The two forms of pollution focused on in this study were particulate matter and ozone. Particulate matter enters the air when materials are not disposed of properly, or simply due to wind and humidity keeping the particles in the air instead of on the ground. Ozone is a dangerous gas, known to kill when it makes contact with cells like it does in the lungs. It is a key component of smog, and long-term exposure to it can be highly dangerous, according to the EPA. The researchers indicate that lately, we are emitting more of these kinds of pollutants than ever before, even at the dawn on the industrial age.

The researchers suggest that deaths caused by past changes to air pollution and climate were much lower than what they are now. They indicate that we are polluting the air so much now that the deaths caused by ozone have increased by nearly 400 times. Deaths caused by ozone in the air due to past changes in climate were measured to be 1,500 per year, but with models that project further pollution estimate that 470,000 deaths will occur related to the contaminant, thanks to the high rate at which we pollute our air.

The researchers explain that climate change is the reason for this sudden worsening in air pollution, as estimates regarding air pollution and related deaths only increase when climate change is factored in. Climate change affects air pollution in many ways, possibly leading to local increases or decreases in air pollution.

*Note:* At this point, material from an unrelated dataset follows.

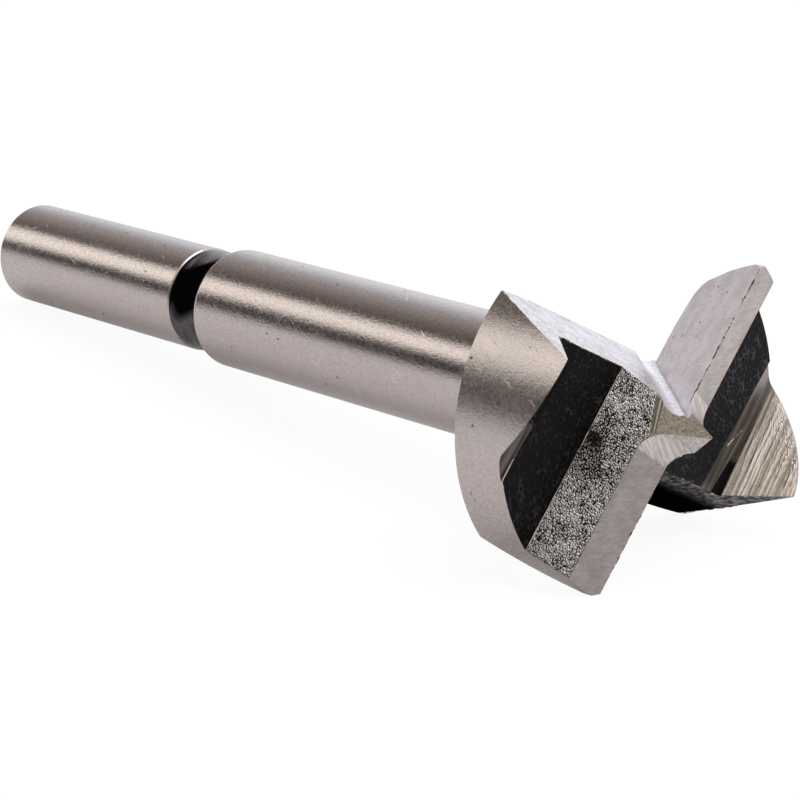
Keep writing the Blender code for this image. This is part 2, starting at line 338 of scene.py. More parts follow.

For instance, temperature and humidity can change the formation or lifetime of a pollutant, and amount of rainfall can determine the time that pollutants can accumulate to cause severe health risks.

"Our estimates make outdoor air pollution among the most important environmental risk factors for health. Many of these deaths are estimated to occur in East Asia and South Asia, where population is high and air pollution is severe," said Jason West, Ph.D., co-author of the study.

Different countries have different levels of pollution. However, it is clear that the amount of air pollution currently measured is becoming out of control if it can be the cause of more than 2.1 million deaths. The researchers suggest that we find ways to reduce our emissions of air pollution while still considering our climate and how that can worsen current pollution's effect on health.